Saturday, April 14, 2012

[Book Review] Mister Death’s Blue-Eyed Girls by Mary Downing Hahn (ARC Version)



Summary(from Amazon): Based on an actual crime in 1955, this YA novel is at once a mystery and a coming-ofage story. The brutal murder of two teenage girls on the last day of Nora Cunningham’s junior year in high school throws Nora into turmoil. Her certainties—friendships, religion, her prudence, her resolve to find a boyfriend taller than she is—are shaken or cast off altogether. Most people in Elmgrove, Maryland, share the comforting conviction that Buddy Novak, who had every reason to want his ex-girlfriend dead, is responsible for the killings. Nora agrees at first, then begins to doubt Buddy’s guilt, and finally comes to believe him innocent—the lone dissenting voice in Elmgrove. Told from several different perspectives, including that of the murderer, Mister Death’s Blue-Eyed Girls is a suspenseful page-turner with a powerful human drama at its core.


MINOR SPOILERS

A couple of weeks ago, Katy Budget Books asked if there were readers willing to read ARCs and review for them. I jumped at the chance to get some new books. This book just so happened to be one of the books that I picked up the day I went.

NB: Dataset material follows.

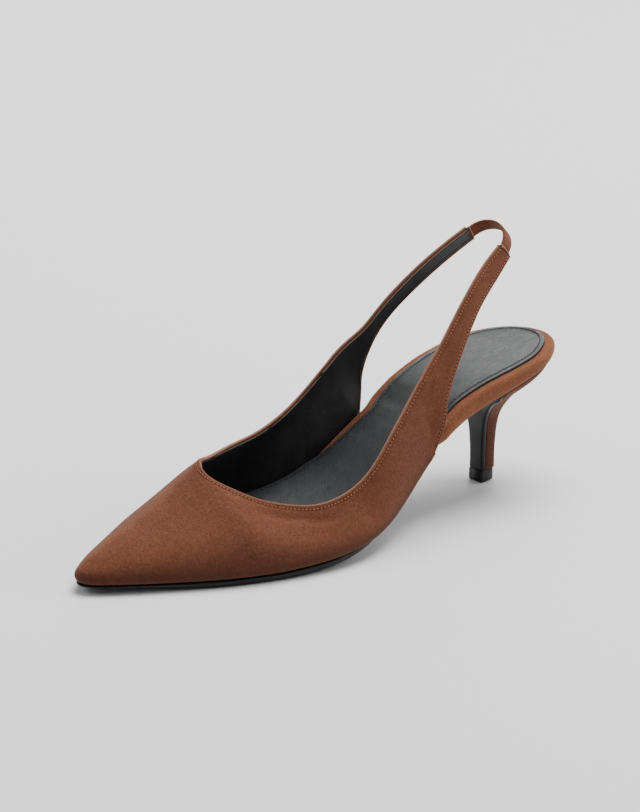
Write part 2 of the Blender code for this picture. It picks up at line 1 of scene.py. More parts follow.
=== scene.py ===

Although the book has a very strange and confusing start, it immediately picked up and grabbed my attention. While I’ve read that other readers do not like how the point of views changed, I actually found it very refreshing since I’m doing something similar in my own writing. What I liked about her writing was that she kept it in first person (minus Mister Death’s point of view, but I found that the way she wrote his point of view was very fitting).  The reader was literally in the mind of all the important people in the novel and unlike most writing, you (the reader) get to know what every one of them thinks about certain events. There’s no imagining or filling in what you think they are thinking about.

While I am a Christian girl and most definitely do believe in God, I found Nora’s doubts very realistic. Everyone questions the way they were raised up. Everyone questions what their parents are telling them. Everyone questions how even their friends think. Right after finishing this book, I was kind of upset, I’m not gonna lie. I wanted it to have a different ending. I wanted Nora to realize that God isn’t the bad guy, humans are. But the more I think about it, the more I like what Hahn’s did. One positive thing that I took from the book was that she shows that God gives us free will. He doesn’t force us to believe in him. He doesn’t force us to go to church. He wants us to believe in him. He wants to have a close relationship with us. It’s religion that forces these zillion of rules on us. Even if that wasn’t the writer’s intention to make her readers think in that sort of way, but I tend to have my own mind.

4 out of 5 for Mister Death’s Blue-Eyed Girls by Mary Downing Hahn.